5 thoughts on “Origins of Color Coded Loot”

  1. That’s a really cool thought! Of the games mentioned, I only played WoW and Borderlands, so I don’t know much about the other games’ colour systems. In my opinion, it’s highly likely that you’re right that WoW’s devs took inspiration from Everquest’s Danger-system. People have been influenced my much smaller things. One thing to consider is the different use in these two games and how we inherently interpret colour.

    In Everquest, colour is used to convey danger. Grey and green are obvious choices for signalling low damage. Grey has always been meaning “unimpressive/inconspicuous”. A “grey mouse” is someone who you wouldn’t notice on the street, “grey-in-grey” basically means boring. Green is the international colour for “Go ahead!” and “It is safe”.

    Blue is also a soothing colour. It’s colder, and often is used to symbolise rational thought or calmness. In other words, still no danger, but think about it. And White is just the default non-descript colour. It doesn’t say “uninteresting” like Grey, but it is seen as “normal”.

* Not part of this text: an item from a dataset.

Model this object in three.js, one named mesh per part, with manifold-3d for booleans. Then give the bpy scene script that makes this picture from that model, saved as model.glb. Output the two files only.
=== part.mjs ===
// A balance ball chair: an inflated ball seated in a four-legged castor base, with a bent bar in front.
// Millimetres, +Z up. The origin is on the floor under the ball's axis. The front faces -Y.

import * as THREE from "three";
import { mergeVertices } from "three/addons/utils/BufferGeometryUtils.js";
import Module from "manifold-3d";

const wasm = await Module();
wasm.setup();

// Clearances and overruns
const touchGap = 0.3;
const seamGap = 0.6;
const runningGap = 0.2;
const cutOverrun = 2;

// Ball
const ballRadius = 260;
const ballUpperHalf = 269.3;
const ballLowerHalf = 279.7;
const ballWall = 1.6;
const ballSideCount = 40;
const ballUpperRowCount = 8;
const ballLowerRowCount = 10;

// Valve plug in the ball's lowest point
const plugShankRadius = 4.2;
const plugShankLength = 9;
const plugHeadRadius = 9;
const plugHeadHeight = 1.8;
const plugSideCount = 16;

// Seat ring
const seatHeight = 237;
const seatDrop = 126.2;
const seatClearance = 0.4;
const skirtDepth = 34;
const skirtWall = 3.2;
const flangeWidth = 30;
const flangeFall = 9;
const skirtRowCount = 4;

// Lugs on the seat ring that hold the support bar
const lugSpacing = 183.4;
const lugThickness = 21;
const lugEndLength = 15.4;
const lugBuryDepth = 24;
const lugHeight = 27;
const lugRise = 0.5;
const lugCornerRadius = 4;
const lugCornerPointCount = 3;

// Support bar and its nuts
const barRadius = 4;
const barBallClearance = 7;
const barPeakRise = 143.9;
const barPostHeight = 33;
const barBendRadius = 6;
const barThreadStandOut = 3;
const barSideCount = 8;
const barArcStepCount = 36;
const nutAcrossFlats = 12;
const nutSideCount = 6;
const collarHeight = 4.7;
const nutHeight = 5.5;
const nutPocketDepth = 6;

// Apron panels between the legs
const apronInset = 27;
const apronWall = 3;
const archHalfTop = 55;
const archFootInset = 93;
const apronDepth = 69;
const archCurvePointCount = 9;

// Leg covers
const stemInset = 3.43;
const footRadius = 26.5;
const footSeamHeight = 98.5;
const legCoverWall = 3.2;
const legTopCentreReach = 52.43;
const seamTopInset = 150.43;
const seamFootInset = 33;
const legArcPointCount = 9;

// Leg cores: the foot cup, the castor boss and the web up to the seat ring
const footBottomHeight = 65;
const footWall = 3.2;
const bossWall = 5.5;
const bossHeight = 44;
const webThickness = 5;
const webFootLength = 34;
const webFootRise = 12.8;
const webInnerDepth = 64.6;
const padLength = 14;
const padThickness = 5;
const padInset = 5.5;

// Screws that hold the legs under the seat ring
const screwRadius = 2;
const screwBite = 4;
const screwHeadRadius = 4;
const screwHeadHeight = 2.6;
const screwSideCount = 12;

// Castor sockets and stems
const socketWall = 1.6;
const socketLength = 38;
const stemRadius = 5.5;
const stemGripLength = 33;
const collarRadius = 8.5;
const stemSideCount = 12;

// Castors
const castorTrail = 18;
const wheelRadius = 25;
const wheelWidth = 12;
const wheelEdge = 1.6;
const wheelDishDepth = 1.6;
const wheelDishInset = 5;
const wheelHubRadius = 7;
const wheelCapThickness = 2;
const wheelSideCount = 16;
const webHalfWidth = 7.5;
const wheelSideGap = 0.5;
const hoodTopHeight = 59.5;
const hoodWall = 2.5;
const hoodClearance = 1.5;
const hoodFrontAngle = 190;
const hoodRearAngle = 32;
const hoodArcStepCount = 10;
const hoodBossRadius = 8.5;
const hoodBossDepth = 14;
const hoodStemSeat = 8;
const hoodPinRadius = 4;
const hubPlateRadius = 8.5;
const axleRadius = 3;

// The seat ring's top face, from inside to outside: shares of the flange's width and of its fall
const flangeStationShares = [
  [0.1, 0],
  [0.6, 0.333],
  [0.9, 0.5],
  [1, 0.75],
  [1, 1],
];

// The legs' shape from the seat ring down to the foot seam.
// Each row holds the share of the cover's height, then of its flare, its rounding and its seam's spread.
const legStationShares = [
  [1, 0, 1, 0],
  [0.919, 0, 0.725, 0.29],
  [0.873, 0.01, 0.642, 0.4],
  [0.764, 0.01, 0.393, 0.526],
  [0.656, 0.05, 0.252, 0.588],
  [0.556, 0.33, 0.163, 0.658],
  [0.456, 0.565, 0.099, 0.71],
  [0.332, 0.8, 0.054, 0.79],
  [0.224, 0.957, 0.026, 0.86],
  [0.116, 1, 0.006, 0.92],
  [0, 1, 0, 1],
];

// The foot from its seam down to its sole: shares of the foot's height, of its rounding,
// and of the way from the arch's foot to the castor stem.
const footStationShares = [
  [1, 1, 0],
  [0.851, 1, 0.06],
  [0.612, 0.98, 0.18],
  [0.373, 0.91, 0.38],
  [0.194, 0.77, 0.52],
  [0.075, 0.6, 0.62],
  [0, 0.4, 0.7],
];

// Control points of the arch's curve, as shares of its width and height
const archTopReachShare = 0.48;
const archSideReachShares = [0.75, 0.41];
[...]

    Yellow and Red, on the other hand, are instantly alerting to us. These colours stand out in nature, and we use them to signal “Danger” or “Stop!”

    In WoW, the colours were used for a different cause. It’s not about the danger, but to convey quality. Also, as far as I know, it was the first time for many people they were confronted with such a thing. Nowadays we instantly know what colour coding means, but we have to consider that people back then had no clue about it. Naturally, the use of colours had to shift a bit.

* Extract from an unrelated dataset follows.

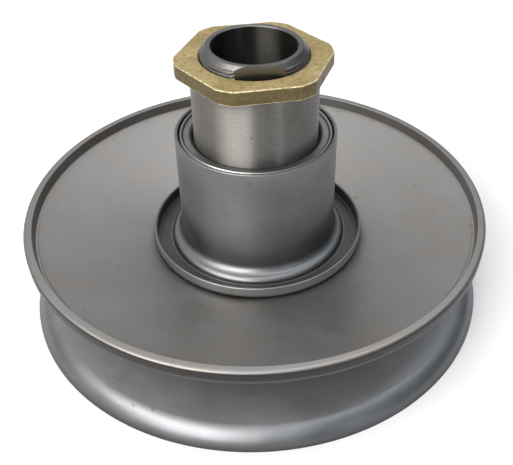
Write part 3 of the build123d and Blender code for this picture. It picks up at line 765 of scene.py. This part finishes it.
def room():
    """Soft light from all round, bright overhead, warm at the left and cool at the right.

    The camera sees a plain pale backdrop in its place.
    """
    world = bpy.data.worlds.new("studio")
    world.use_nodes = True
    made = Nodes(world.node_tree)
    x, y, z = made.split(made.coordinates("Generated"))
    height = made.remap(z, 0.0, 0.9, ROOM_HORIZON, ROOM_ZENITH)
    far_sides = made.math("MULTIPLY", made.math("MULTIPLY", x, x), 0.5)
    side = made.math("SUBTRACT", made.remap(x, -1.0, 1.0, 1.45, 0.65), far_sides)
    towards_viewer = made.math("ADD", made.math("MULTIPLY", x, 0.34), made.math("MULTIPLY", y, -0.94))
    viewer = made.remap(towards_viewer, 0.55, 0.95, 1.0, 0.45)
    light = made.math("MULTIPLY", made.math("MULTIPLY", height, side), viewer)
    warm, cool = (1.0, 0.985, 0.95, 1), (0.88, 0.95, 1.06, 1)
    tint = made.mix(made.remap(x, -0.9, 0.9, 0.0, 1.0), warm, cool)
    seen = made.node("ShaderNodeLightPath").outputs["Is Camera Ray"]
    background = world.node_tree.nodes["Background"]
    made.plug(background.inputs["Color"], made.mix(seen, tint, PALE))
    made.plug(background.inputs["Strength"], made.remap(seen, 0.0, 1.0, light, 1.0))
    bpy.context.scene.world = world


def soft_light(name, where, width, height, power, tint):
    """Rectangular lamp, its sides in metres and its power in watts, aimed at the object."""
    lamp = bpy.data.lights.new(name, "AREA")
    lamp.shape = "RECTANGLE"
    lamp.size = width
    lamp.size_y = height
    lamp.energy = power
    lamp.color = tint
    holder = bpy.data.objects.new(name, lamp)
    holder.location = where
    aim = Vector(ROOM_MIDDLE) - Vector(where)
    holder.rotation_euler = aim.to_track_quat("-Z", "Y").to_euler()
    bpy.context.scene.collection.objects.link(holder)


def lights():
    soft_light("key", (-0.52, -0.55, 0.78), 0.95, 0.45, 7.0, (1.0, 0.98, 0.95))
    soft_light("strip", (-0.52, -0.92, 0.46), 0.9, 0.3, 4.8, (1.0, 0.99, 0.98))
    soft_light("fill", (0.62, -0.75, 0.30), 0.12, 0.5, 0.5, (0.88, 0.94, 1.0))
    soft_light("top", (0.15, 0.15, 1.05), 0.9, 0.8, 3.8, (1.0, 1.0, 1.0))


def camera():
    """View from the front and above."""
    lens = bpy.data.cameras.new("camera")
    lens.sensor_width = 36.0
    lens.lens = 52.96
    lens.shift_x = -0.0852
    lens.shift_y = -0.0707
    lens.clip_start = 0.01
    where = (0, -0.176432, 0.159830)
    forward = Vector((0.05624, 0.79981, -0.59761)).normalized()
    right = Vector((0.99817, -0.05842, 0.01576)).normalized()
    up = right.cross(forward).normalized()
    holder = bpy.data.objects.new("camera", lens)
    basis = Matrix((right, up, -forward)).transposed().to_4x4()
    holder.matrix_world = Matrix.Translation(where) @ basis
    bpy.context.scene.collection.objects.link(holder)
    bpy.context.scene.camera = holder


movable_face()
seal_collar()
fixed_face()
fixed_hub()
clutch_nut()
pale_floor()
room()
lights()
camera()
bpy.context.scene.view_settings.view_transform = "Standard"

    Grey and White still mean “uninteresting” and “normal”, that hasn’t changed. But then you get a good item. The devs want to make this first encounter feel special and instantly noticable. So they need a bright colour, something that springs right to your attention. Red and Yellow would scream “Danger”, but Green can be bright and vivid, while still giving people a sense of “everything’s okay, that is supposed to happen”.

    Going from Green to Blue does not scream for attention as much, but it’s still a “safe” colour. By now, people know that this means an upgrade in quality, and the change is still noticable very well. On the other hand, going from Blue to Purple is far less of a change, since players should know by now how the system works. The novelty of the colour-coding has faded, so still bringing a lot of attention to it could be seen as a cheap way to instigate fake excitement in players.

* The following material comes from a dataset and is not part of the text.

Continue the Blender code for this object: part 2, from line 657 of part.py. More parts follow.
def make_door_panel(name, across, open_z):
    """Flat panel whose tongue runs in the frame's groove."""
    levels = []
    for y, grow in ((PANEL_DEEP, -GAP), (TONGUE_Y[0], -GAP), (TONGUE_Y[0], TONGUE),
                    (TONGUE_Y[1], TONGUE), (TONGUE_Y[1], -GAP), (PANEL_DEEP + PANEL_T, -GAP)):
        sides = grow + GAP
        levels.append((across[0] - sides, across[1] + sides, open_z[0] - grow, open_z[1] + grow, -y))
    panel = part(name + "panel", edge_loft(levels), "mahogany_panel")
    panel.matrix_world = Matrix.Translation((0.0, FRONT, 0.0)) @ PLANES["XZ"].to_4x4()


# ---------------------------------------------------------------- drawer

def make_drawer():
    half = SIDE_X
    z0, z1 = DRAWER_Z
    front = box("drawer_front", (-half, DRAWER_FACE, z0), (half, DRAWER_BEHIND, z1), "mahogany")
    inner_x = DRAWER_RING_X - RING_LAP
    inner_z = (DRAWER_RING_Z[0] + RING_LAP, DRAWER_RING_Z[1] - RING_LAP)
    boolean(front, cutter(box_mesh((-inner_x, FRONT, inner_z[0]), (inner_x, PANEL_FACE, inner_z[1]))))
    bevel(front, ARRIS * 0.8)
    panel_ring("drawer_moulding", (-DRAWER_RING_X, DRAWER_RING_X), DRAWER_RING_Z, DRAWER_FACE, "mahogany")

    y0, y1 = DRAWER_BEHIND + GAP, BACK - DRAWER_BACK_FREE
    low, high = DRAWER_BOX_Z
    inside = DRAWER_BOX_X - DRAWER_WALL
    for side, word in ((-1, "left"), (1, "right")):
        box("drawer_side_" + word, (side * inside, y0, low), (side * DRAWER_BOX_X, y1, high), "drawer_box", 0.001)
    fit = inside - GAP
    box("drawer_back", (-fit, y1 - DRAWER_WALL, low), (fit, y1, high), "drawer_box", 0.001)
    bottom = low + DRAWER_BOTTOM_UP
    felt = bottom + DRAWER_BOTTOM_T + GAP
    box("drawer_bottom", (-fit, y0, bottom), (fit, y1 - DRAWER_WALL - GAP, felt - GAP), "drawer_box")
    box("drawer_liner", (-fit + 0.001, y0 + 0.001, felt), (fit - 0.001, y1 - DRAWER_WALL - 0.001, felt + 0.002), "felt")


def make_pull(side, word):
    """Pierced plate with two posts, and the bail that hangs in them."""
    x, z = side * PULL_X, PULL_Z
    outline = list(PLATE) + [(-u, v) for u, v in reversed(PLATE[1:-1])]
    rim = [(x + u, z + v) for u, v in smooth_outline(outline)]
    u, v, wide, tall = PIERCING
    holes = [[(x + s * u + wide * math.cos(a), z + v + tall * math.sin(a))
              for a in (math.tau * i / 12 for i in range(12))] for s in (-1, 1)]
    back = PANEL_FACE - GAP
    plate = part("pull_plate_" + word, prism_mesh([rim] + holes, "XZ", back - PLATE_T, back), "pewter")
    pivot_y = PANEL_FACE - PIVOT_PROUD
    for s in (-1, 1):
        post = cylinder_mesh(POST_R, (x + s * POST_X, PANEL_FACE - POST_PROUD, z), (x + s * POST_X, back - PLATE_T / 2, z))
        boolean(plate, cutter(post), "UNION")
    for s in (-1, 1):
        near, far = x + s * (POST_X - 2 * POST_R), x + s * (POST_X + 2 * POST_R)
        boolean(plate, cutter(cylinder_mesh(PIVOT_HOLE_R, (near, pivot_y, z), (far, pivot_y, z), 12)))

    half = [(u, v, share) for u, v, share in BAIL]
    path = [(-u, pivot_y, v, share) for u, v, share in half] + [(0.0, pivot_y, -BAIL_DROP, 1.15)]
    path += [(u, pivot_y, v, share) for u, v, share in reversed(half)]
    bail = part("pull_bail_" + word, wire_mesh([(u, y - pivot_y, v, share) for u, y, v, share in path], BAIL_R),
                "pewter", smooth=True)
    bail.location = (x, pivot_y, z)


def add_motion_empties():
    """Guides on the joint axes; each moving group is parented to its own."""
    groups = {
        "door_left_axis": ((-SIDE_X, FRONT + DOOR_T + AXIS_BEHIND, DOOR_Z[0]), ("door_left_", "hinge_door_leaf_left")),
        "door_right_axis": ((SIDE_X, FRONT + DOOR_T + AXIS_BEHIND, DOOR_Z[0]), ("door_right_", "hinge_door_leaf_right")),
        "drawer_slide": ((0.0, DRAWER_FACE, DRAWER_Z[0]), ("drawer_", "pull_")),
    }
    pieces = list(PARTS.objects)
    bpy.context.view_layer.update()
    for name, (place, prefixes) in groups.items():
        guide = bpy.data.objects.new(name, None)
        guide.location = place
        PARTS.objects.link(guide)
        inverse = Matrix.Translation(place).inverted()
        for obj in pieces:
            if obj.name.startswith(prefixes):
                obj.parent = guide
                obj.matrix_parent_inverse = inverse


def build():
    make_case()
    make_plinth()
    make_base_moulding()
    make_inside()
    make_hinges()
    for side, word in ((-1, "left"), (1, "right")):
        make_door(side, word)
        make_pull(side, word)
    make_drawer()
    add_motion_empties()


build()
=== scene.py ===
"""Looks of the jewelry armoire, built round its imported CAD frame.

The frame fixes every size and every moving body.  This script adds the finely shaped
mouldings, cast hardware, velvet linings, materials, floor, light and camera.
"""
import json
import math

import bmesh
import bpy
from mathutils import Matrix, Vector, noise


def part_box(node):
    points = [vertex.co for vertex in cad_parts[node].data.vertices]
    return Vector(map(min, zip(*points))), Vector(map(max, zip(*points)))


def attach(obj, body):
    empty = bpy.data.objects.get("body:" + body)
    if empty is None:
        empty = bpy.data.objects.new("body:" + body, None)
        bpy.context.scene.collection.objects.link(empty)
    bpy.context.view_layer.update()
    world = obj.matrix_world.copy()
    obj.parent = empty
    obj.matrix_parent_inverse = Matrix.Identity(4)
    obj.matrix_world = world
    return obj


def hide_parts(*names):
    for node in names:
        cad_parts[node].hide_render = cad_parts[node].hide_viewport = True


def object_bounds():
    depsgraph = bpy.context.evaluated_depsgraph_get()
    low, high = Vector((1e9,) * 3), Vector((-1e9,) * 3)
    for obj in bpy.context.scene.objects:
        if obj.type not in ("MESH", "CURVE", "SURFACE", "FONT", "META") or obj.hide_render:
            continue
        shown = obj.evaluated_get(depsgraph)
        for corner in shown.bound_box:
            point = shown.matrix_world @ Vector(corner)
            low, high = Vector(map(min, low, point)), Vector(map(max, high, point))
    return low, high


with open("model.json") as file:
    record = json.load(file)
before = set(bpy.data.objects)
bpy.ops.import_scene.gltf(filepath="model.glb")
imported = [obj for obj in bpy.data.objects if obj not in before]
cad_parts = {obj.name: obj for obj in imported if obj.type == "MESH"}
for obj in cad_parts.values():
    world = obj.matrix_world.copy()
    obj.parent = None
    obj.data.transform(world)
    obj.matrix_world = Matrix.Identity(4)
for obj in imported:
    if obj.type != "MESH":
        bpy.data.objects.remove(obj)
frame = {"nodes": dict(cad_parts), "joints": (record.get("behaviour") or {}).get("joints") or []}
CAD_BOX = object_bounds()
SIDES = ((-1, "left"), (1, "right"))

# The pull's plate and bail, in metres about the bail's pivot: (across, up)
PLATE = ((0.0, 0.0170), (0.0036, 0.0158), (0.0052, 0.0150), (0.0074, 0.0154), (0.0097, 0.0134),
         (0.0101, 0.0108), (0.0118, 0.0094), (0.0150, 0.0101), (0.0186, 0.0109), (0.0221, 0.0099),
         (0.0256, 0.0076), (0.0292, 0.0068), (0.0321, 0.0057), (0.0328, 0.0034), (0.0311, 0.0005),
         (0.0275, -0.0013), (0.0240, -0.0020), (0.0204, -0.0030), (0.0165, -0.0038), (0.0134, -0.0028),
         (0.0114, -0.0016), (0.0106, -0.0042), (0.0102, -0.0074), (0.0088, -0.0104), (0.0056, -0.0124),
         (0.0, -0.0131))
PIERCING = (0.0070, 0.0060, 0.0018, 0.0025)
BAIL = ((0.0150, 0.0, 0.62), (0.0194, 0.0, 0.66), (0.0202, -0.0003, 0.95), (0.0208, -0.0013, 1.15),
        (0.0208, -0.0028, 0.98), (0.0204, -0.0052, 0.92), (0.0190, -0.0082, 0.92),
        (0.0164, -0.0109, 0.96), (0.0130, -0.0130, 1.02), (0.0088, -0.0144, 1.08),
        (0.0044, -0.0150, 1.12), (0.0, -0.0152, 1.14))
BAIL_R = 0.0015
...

    THen we have the change to Artifacts (I never played as far as to get one). This time around, the jump in colours conveys 3 messages: 1) It’s a crass change, so it’s time to get excited again! 2) It’s Gold, symbolising wealth. You know you’re getting the best stuff right now 3) It’s close enough to Yellow, which would say “Danger”, to stop you in your tracks for a moment. It’s an Artifact, alright, nothing to be playing around with. A little sense of danger is appropriate.

    I’m aware that I might read far too much into this, but seeing how important colour is to our day-to-day life, and how nobody has come up with a better system so far, I think a lot of thought went into this. Honestly, I wouldn’t be surprised if we just scratched the tip of the iceberg here!

  2. I can’t believe you left out Marvel Heroes when mentioning Diablo 😉

    white, green, teal (apparently only on PS4), blue, purple, yellow/gold for artifacts iirc

    And the prestige/rebirth runs: white, green, blue, purple, orange, red, yellow

  3. It took me a long time to get used to the blue/green reversal in GW2 but now, since that’s the game I’ve played most for the last few years, I have the same problem in games that go the other way, Also Orange and Purple seem to switch positions quite frequently when I game-hop. They are always at the top end though.

    I’d forgotted about the gear degrading if you were underlevel for it in DAOC. That used to annoy me at the time but then a lot of things about DAOC got on my nerves. They seemed to have altered stuff just so as not to be EverQuest as far as i could tell.

  4. I’ve always credited the color scheme used by basically every game with loot rarity that isn’t Diablo to WoW, so it’s interesting to see the digging behind it.

    One of the things that’s always amused me/bugged me about Guild Wars 2 is how their color rarity system is both “more intuitive” and “backwards”. With the exception of Legendary (which you normally don’t see), moving from blue to “warmer” colors is better. But this means that blue is worse than green and purple basically doesn’t exist.